Relative to system-enabled lot analysis for ingredients, when ingredients are received, the associated lots are recorded. Those received lots would typically be placed on QC hold and the inspectors alerted as to the need to inspect and analyze these lots. The inspectors would perform their analysis and record the values for the associated ingredient lot properties. Assuming the values observed and recorded were within the acceptable range for the various lot property characteristics, then the given lot of ingredients would be released to available inventory for consumption in manufacturing processes.

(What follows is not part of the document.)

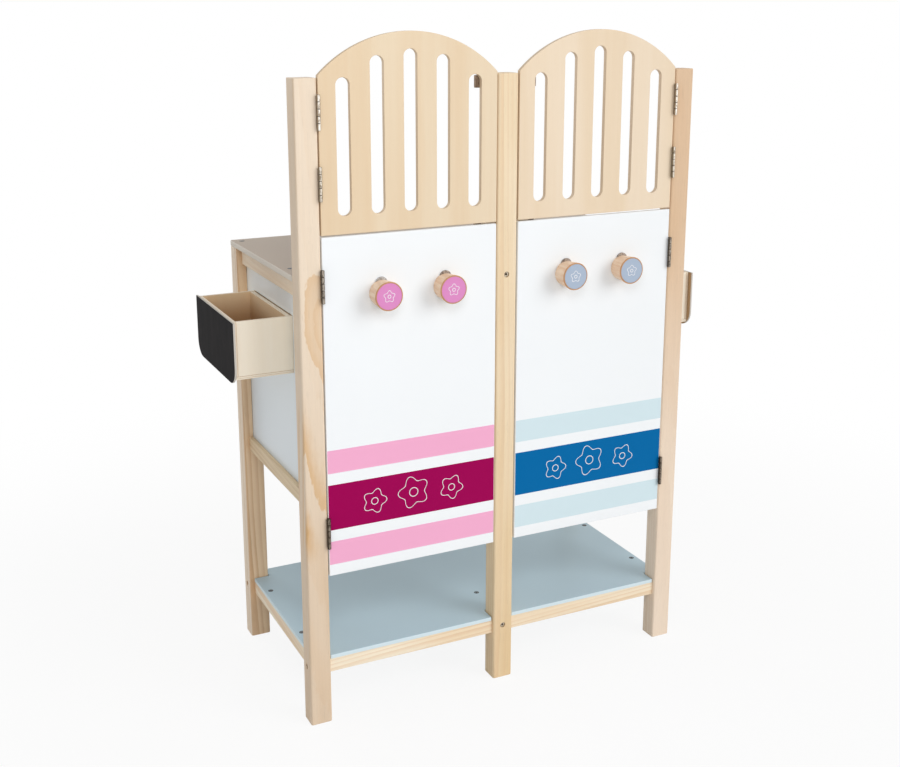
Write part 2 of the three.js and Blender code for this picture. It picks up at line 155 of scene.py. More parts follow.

A similar process can be performed for system-enabled lot analysis for manufactured goods. When manufacturing occurs, the associated lots are recorded. The produced lots can likewise be placed on QC hold and the inspectors alerted to take action. Once the inspectors perform their analysis, the values of the produced goods’ lot properties would be recorded. Assuming all of the lot properties were within spec, the produced goods would be released to available inventory.

While there can be other complexities to one’s operations with packing and repacking of product into various containers with associated lots recorded, the lots shipped to a given customer would be recorded, thus providing complete visibility as to which finished goods lots were shipped to customers associated with given sales orders. This process establishes a complete chain of custody from ingredient lots received, which are consumed in manufacturing yielding manufactured lots, which are then shipped out to customers.

Once this data is recorded in the system, both forward and backward lot traceability can be performed. Forward lot traceability is the tracing of ingredients from suppliers through production processes out to customers in finished goods lots. Backward lot traceability is tracing finished goods lots back from customers into production to determine which other customers received product from those specific produced lots and back to ingredients received from suppliers, if necessary.